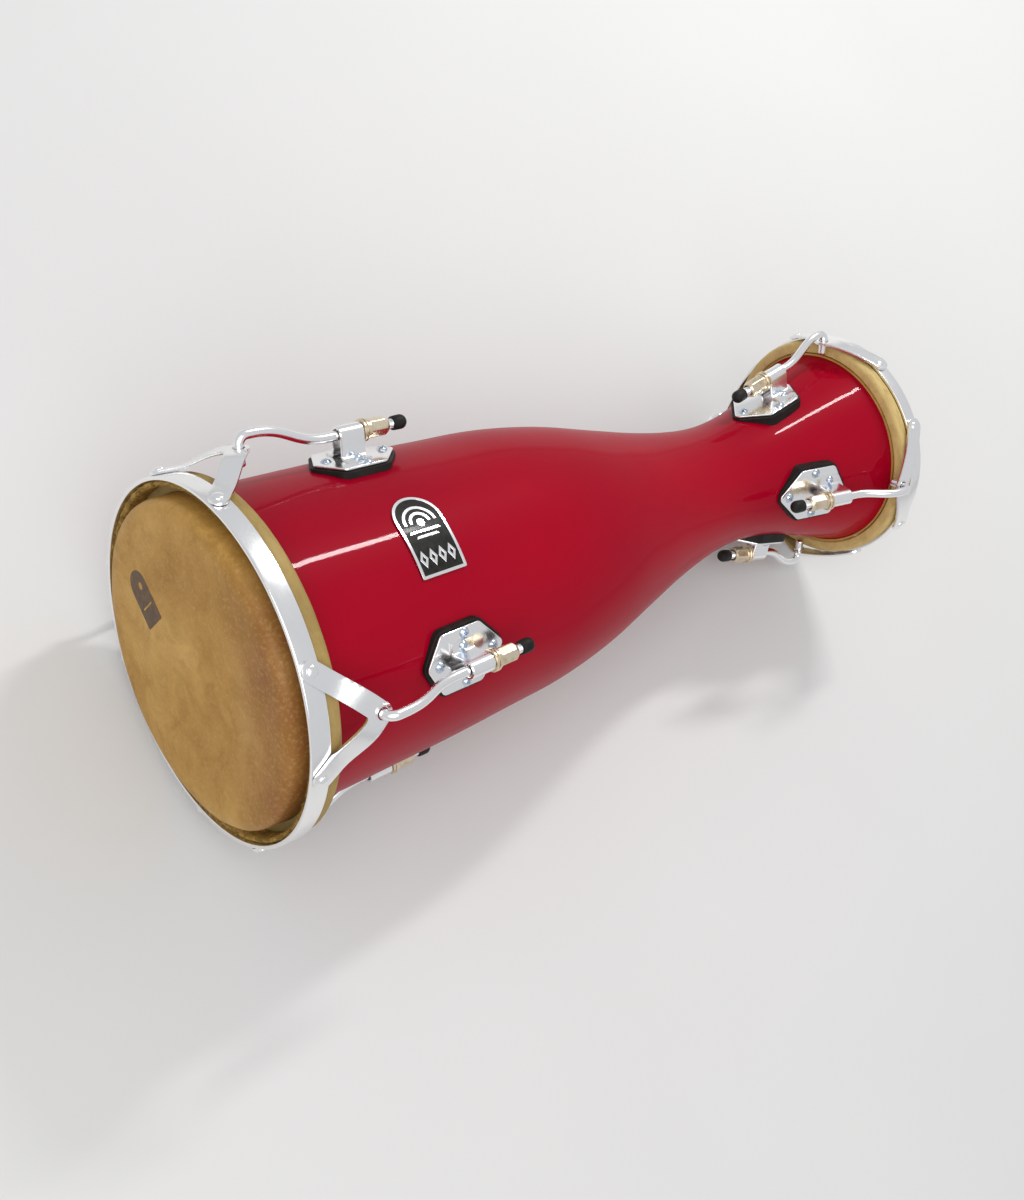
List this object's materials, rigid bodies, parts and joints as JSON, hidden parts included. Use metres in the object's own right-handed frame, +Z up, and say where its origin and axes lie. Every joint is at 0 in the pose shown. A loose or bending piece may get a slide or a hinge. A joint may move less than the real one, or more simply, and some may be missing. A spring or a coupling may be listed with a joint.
{
  "type": "double-headed hourglass drum",
  "caption": "Double-headed hourglass hand drum with a lacquered wooden shell, rawhide heads, steel rims, V claws, tuning rods and lugs.",
  "frame": {"origin": "middle of the footprint box, on the surface the drum lies on", "axes": "+X runs from the large head to the small head, tipped 2.9 degrees down so both rims touch the surface; +Z up"},
  "size_m": [0.7594, 0.2958, 0.2962],
  "materials": {
    "shell_lacquer": "deep red gloss lacquer",
    "badge": "black field with a polished border",
    "rawhide": "mottled tan rawhide",
    "hoop_wrap": "dry wrapped rawhide",
    "chrome_plate": "polished",
    "zinc_plate": "yellow zinc plate",
    "black_rubber": "matt black"
  },
  "bodies": {
    "drum_shell": {"shell": "shell_lacquer", "badge": "badge", "large_skin": "rawhide", "large_lug_bracket_1": "chrome_plate", "large_gasket_1": "black_rubber", "large_lug_bracket_2": "chrome_plate", "large_gasket_2": "black_rubber", "large_lug_bracket_3": "chrome_plate", "large_gasket_3": "black_rubber", "large_lug_bracket_4": "chrome_plate", "large_gasket_4": "black_rubber", "small_skin": "rawhide", "small_lug_bracket_1": "chrome_plate", "small_gasket_1": "black_rubber", "small_lug_bracket_2": "chrome_plate", "small_gasket_2": "black_rubber", "small_lug_bracket_3": "chrome_plate", "small_gasket_3": "black_rubber", "small_lug_bracket_4": "chrome_plate", "small_gasket_4": "black_rubber"},
    "large_head_hardware": {"large_rim": "chrome_plate", "large_flesh_hoop": "hoop_wrap", "large_claw_1": "chrome_plate", "large_tuning_rod_1": "chrome_plate", "large_rod_cap_1": "black_rubber", "large_claw_2": "chrome_plate", "large_tuning_rod_2": "chrome_plate", "large_rod_cap_2": "black_rubber", "large_claw_3": "chrome_plate", "large_tuning_rod_3": "chrome_plate", "large_rod_cap_3": "black_rubber", "large_claw_4": "chrome_plate", "large_tuning_rod_4": "chrome_plate", "large_rod_cap_4": "black_rubber"},
    "large_nut_1": {"large_nut_1": "zinc_plate"},
    "large_nut_2": {"large_nut_2": "zinc_plate"},
    "large_nut_3": {"large_nut_3": "zinc_plate"},
    "large_nut_4": {"large_nut_4": "zinc_plate"},
    "small_head_hardware": {"small_rim": "chrome_plate", "small_flesh_hoop": "hoop_wrap", "small_claw_1": "chrome_plate", "small_tuning_rod_1": "chrome_plate", "small_rod_cap_1": "black_rubber", "small_claw_2": "chrome_plate", "small_tuning_rod_2": "chrome_plate", "small_rod_cap_2": "black_rubber", "small_claw_3": "chrome_plate", "small_tuning_rod_3": "chrome_plate", "small_rod_cap_3": "black_rubber", "small_claw_4": "chrome_plate", "small_tuning_rod_4": "chrome_plate", "small_rod_cap_4": "black_rubber"},
    "small_nut_1": {"small_nut_1": "zinc_plate"},
    "small_nut_2": {"small_nut_2": "zinc_plate"},
    "small_nut_3": {"small_nut_3": "zinc_plate"},
    "small_nut_4": {"small_nut_4": "zinc_plate"}
  },
  "joints": [
    {"name": "large_nut_1_turn", "type": "hinge", "parent": "drum_shell", "child": "large_nut_1", "pos_m": [-0.18514, -0.09344, 0.25381], "axis": [-0.9961, -0.0276, 0.0837], "range_deg": [-1080, 1080]},
    {"name": "large_nut_2_turn", "type": "hinge", "parent": "drum_shell", "child": "large_nut_2", "pos_m": [-0.19553, -0.11416, 0.04647], "axis": [-0.9992, -0.0338, 0.0224], "range_deg": [-1080, 1080]},
    {"name": "large_nut_3_turn", "type": "hinge", "parent": "drum_shell", "child": "large_nut_3", "pos_m": [-0.19657, 0.09344, 0.02577], "axis": [-0.9995, 0.0276, 0.0163], "range_deg": [-1080, 1080]},
    {"name": "large_nut_4_turn", "type": "hinge", "parent": "drum_shell", "child": "large_nut_4", "pos_m": [-0.18618, 0.11416, 0.23311], "axis": [-0.9964, 0.0338, 0.0776], "range_deg": [-1080, 1080]},
    {"name": "large_head_travel", "type": "slide", "parent": "drum_shell", "child": "large_head_hardware", "axis": [0.9987, 0, -0.0501], "range_m": [-0.00374, 0.00374]},
    {"name": "small_nut_1_turn", "type": "hinge", "parent": "drum_shell", "child": "small_nut_1", "pos_m": [0.24541, 0.06321, 0.18121], "axis": [0.9811, 0.1591, 0.1101], "range_deg": [-720, 720]},
    {"name": "small_nut_2_turn", "type": "hinge", "parent": "drum_shell", "child": "small_nut_2", "pos_m": [0.23908, 0.06321, 0.05494], "axis": [0.9652, 0.1591, -0.2077], "range_deg": [-720, 720]},
    {"name": "small_nut_3_turn", "type": "hinge", "parent": "drum_shell", "child": "small_nut_3", "pos_m": [0.23908, -0.06321, 0.05494], "axis": [0.9652, -0.1591, -0.2077], "range_deg": [-720, 720]},
    {"name": "small_nut_4_turn", "type": "hinge", "parent": "drum_shell", "child": "small_nut_4", "pos_m": [0.24541, -0.06321, 0.18121], "axis": [0.9811, -0.1591, 0.1101], "range_deg": [-720, 720]},
    {"name": "small_head_travel", "type": "slide", "parent": "drum_shell", "child": "small_head_hardware", "axis": [-0.9987, 0, 0.0501], "range_m": [-0.00249, 0.00249]}
  ],
  "couplings": [
    {"joint": "large_nut_1_turn", "follows": "large_head_travel", "rad_per_m": 5026.5},
    {"joint": "large_nut_2_turn", "follows": "large_head_travel", "rad_per_m": 5026.5},
    {"joint": "large_nut_3_turn", "follows": "large_head_travel", "rad_per_m": 5026.5},
    {"joint": "large_nut_4_turn", "follows": "large_head_travel", "rad_per_m": 5026.5},
    {"joint": "small_nut_1_turn", "follows": "small_head_travel", "rad_per_m": 5026.5},
    {"joint": "small_nut_2_turn", "follows": "small_head_travel", "rad_per_m": 5026.5},
    {"joint": "small_nut_3_turn", "follows": "small_head_travel", "rad_per_m": 5026.5},
    {"joint": "small_nut_4_turn", "follows": "small_head_travel", "rad_per_m": 5026.5}
  ]
}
........
To do: Set out the complete listing exactly as shown.

Output for this task:
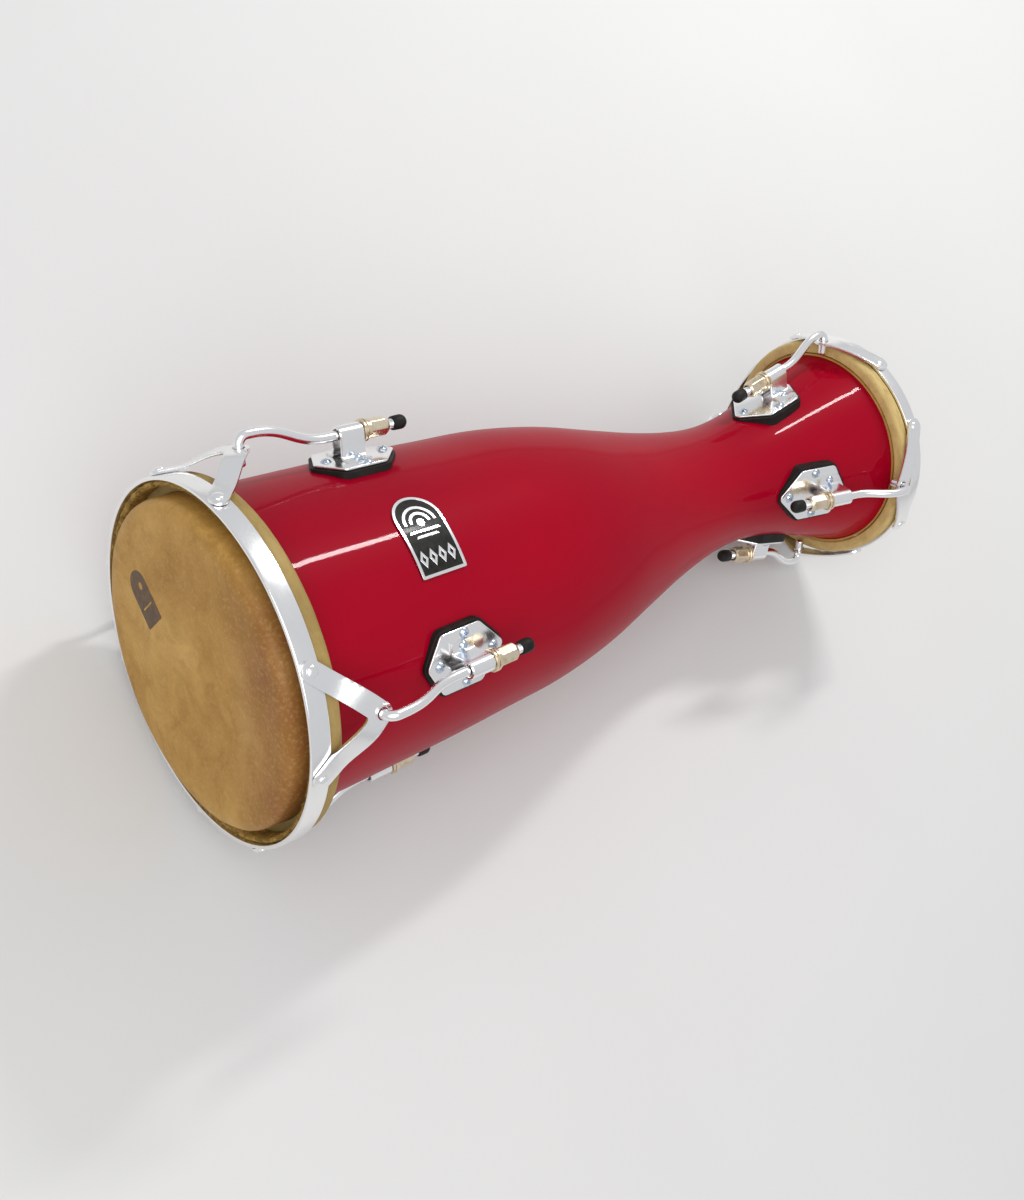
List this object's materials, rigid bodies, parts and joints as JSON, hidden parts included. Use metres in the object's own right-handed frame, +Z up, and say where its origin and axes lie. Every joint is at 0 in the pose shown. A loose or bending piece may get a slide or a hinge. A joint may move less than the real one, or more simply, and some may be missing. A spring or a coupling may be listed with a joint.
{
  "type": "double-headed hourglass drum",
  "caption": "Double-headed hourglass hand drum with a lacquered wooden shell, rawhide heads, steel rims, V claws, tuning rods and lugs.",
  "frame": {"origin": "middle of the footprint box, on the surface the drum lies on", "axes": "+X runs from the large head to the small head, tipped 2.9 degrees down so both rims touch the surface; +Z up"},
  "size_m": [0.7594, 0.2958, 0.2962],
  "materials": {
    "shell_lacquer": "deep red gloss lacquer",
    "badge": "black field with a polished border",
    "rawhide": "mottled tan rawhide",
    "hoop_wrap": "dry wrapped rawhide",
    "chrome_plate": "polished",
    "zinc_plate": "yellow zinc plate",
    "black_rubber": "matt black"
  },
  "bodies": {
    "drum_shell": {"shell": "shell_lacquer", "badge": "badge", "large_skin": "rawhide", "large_lug_bracket_1": "chrome_plate", "large_gasket_1": "black_rubber", "large_lug_bracket_2": "chrome_plate", "large_gasket_2": "black_rubber", "large_lug_bracket_3": "chrome_plate", "large_gasket_3": "black_rubber", "large_lug_bracket_4": "chrome_plate", "large_gasket_4": "black_rubber", "small_skin": "rawhide", "small_lug_bracket_1": "chrome_plate", "small_gasket_1": "black_rubber", "small_lug_bracket_2": "chrome_plate", "small_gasket_2": "black_rubber", "small_lug_bracket_3": "chrome_plate", "small_gasket_3": "black_rubber", "small_lug_bracket_4": "chrome_plate", "small_gasket_4": "black_rubber"},
    "large_head_hardware": {"large_rim": "chrome_plate", "large_flesh_hoop": "hoop_wrap", "large_claw_1": "chrome_plate", "large_tuning_rod_1": "chrome_plate", "large_rod_cap_1": "black_rubber", "large_claw_2": "chrome_plate", "large_tuning_rod_2": "chrome_plate", "large_rod_cap_2": "black_rubber", "large_claw_3": "chrome_plate", "large_tuning_rod_3": "chrome_plate", "large_rod_cap_3": "black_rubber", "large_claw_4": "chrome_plate", "large_tuning_rod_4": "chrome_plate", "large_rod_cap_4": "black_rubber"},
    "large_nut_1": {"large_nut_1": "zinc_plate"},
    "large_nut_2": {"large_nut_2": "zinc_plate"},
    "large_nut_3": {"large_nut_3": "zinc_plate"},
    "large_nut_4": {"large_nut_4": "zinc_plate"},
    "small_head_hardware": {"small_rim": "chrome_plate", "small_flesh_hoop": "hoop_wrap", "small_claw_1": "chrome_plate", "small_tuning_rod_1": "chrome_plate", "small_rod_cap_1": "black_rubber", "small_claw_2": "chrome_plate", "small_tuning_rod_2": "chrome_plate", "small_rod_cap_2": "black_rubber", "small_claw_3": "chrome_plate", "small_tuning_rod_3": "chrome_plate", "small_rod_cap_3": "black_rubber", "small_claw_4": "chrome_plate", "small_tuning_rod_4": "chrome_plate", "small_rod_cap_4": "black_rubber"},
    "small_nut_1": {"small_nut_1": "zinc_plate"},
    "small_nut_2": {"small_nut_2": "zinc_plate"},
    "small_nut_3": {"small_nut_3": "zinc_plate"},
    "small_nut_4": {"small_nut_4": "zinc_plate"}
  },
  "joints": [
    {"name": "large_nut_1_turn", "type": "hinge", "parent": "drum_shell", "child": "large_nut_1", "pos_m": [-0.18514, -0.09344, 0.25381], "axis": [-0.9961, -0.0276, 0.0837], "range_deg": [-1080, 1080]},
    {"name": "large_nut_2_turn", "type": "hinge", "parent": "drum_shell", "child": "large_nut_2", "pos_m": [-0.19553, -0.11416, 0.04647], "axis": [-0.9992, -0.0338, 0.0224], "range_deg": [-1080, 1080]},
    {"name": "large_nut_3_turn", "type": "hinge", "parent": "drum_shell", "child": "large_nut_3", "pos_m": [-0.19657, 0.09344, 0.02577], "axis": [-0.9995, 0.0276, 0.0163], "range_deg": [-1080, 1080]},
    {"name": "large_nut_4_turn", "type": "hinge", "parent": "drum_shell", "child": "large_nut_4", "pos_m": [-0.18618, 0.11416, 0.23311], "axis": [-0.9964, 0.0338, 0.0776], "range_deg": [-1080, 1080]},
    {"name": "large_head_travel", "type": "slide", "parent": "drum_shell", "child": "large_head_hardware", "axis": [0.9987, 0, -0.0501], "range_m": [-0.00374, 0.00374]},
    {"name": "small_nut_1_turn", "type": "hinge", "parent": "drum_shell", "child": "small_nut_1", "pos_m": [0.24541, 0.06321, 0.18121], "axis": [0.9811, 0.1591, 0.1101], "range_deg": [-720, 720]},
    {"name": "small_nut_2_turn", "type": "hinge", "parent": "drum_shell", "child": "small_nut_2", "pos_m": [0.23908, 0.06321, 0.05494], "axis": [0.9652, 0.1591, -0.2077], "range_deg": [-720, 720]},
    {"name": "small_nut_3_turn", "type": "hinge", "parent": "drum_shell", "child": "small_nut_3", "pos_m": [0.23908, -0.06321, 0.05494], "axis": [0.9652, -0.1591, -0.2077], "range_deg": [-720, 720]},
    {"name": "small_nut_4_turn", "type": "hinge", "parent": "drum_shell", "child": "small_nut_4", "pos_m": [0.24541, -0.06321, 0.18121], "axis": [0.9811, -0.1591, 0.1101], "range_deg": [-720, 720]},
    {"name": "small_head_travel", "type": "slide", "parent": "drum_shell", "child": "small_head_hardware", "axis": [-0.9987, 0, 0.0501], "range_m": [-0.00249, 0.00249]}
  ],
  "couplings": [
    {"joint": "large_nut_1_turn", "follows": "large_head_travel", "rad_per_m": 5026.5},
    {"joint": "large_nut_2_turn", "follows": "large_head_travel", "rad_per_m": 5026.5},
    {"joint": "large_nut_3_turn", "follows": "large_head_travel", "rad_per_m": 5026.5},
    {"joint": "large_nut_4_turn", "follows": "large_head_travel", "rad_per_m": 5026.5},
    {"joint": "small_nut_1_turn", "follows": "small_head_travel", "rad_per_m": 5026.5},
    {"joint": "small_nut_2_turn", "follows": "small_head_travel", "rad_per_m": 5026.5},
    {"joint": "small_nut_3_turn", "follows": "small_head_travel", "rad_per_m": 5026.5},
    {"joint": "small_nut_4_turn", "follows": "small_head_travel", "rad_per_m": 5026.5}
  ]
}